[THE TASK] Find every line containing the word "object" in the records below; report only how many there are.

--- start ---

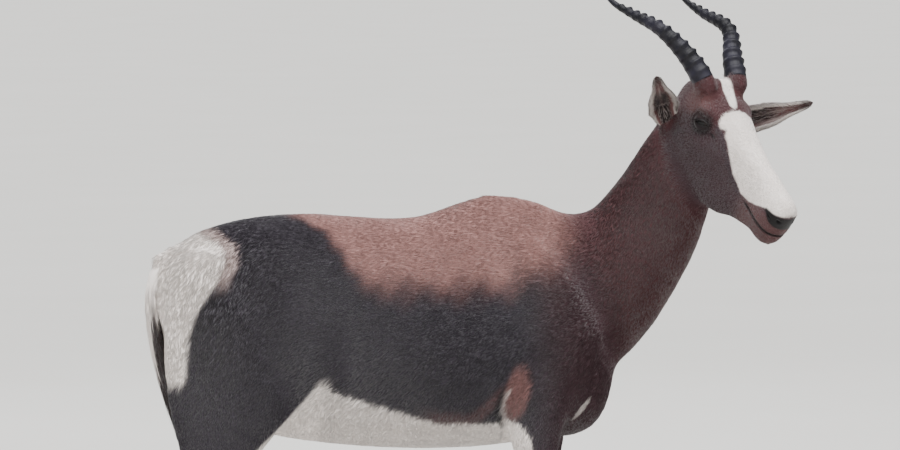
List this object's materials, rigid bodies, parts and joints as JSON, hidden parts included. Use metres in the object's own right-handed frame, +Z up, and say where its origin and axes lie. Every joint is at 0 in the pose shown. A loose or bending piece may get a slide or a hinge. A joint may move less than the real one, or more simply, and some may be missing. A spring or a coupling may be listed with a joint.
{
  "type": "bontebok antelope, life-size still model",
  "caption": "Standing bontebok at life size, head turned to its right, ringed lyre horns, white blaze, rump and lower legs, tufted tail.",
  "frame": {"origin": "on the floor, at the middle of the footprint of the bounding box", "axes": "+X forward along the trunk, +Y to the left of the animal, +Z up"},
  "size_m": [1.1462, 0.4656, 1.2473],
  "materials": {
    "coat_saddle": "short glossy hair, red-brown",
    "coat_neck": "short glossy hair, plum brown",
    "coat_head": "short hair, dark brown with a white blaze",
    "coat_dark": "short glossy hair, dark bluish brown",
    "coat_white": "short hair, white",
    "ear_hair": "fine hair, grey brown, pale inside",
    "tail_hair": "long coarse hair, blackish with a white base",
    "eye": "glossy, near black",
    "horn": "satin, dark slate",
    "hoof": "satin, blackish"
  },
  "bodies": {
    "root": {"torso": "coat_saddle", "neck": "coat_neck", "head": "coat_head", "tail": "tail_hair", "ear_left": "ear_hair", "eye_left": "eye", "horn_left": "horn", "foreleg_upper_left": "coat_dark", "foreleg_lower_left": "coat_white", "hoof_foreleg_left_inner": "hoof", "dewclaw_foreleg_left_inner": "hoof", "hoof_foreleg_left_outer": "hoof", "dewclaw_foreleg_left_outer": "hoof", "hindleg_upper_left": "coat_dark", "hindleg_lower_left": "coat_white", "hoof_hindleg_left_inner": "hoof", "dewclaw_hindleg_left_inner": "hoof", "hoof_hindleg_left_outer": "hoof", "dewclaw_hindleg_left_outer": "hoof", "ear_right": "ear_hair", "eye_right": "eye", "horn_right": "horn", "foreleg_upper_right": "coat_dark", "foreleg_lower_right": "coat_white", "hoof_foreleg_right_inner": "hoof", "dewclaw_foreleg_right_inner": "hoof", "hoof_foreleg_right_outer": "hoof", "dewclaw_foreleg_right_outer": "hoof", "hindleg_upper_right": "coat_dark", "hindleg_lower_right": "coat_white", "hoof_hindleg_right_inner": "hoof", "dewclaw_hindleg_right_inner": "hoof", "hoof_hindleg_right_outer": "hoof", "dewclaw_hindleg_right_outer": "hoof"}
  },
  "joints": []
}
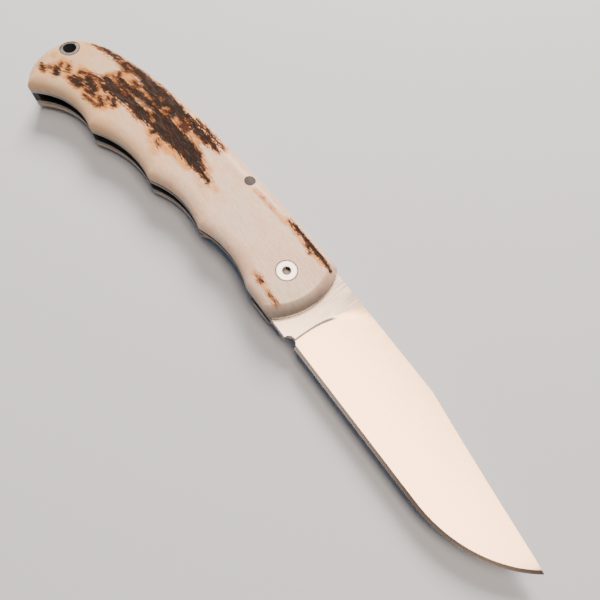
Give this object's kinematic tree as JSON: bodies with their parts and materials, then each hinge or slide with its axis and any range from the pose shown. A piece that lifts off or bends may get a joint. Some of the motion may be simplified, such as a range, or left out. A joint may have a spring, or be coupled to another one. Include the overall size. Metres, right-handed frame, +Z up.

--- end ---

[PROBLEM SOLUTION] 2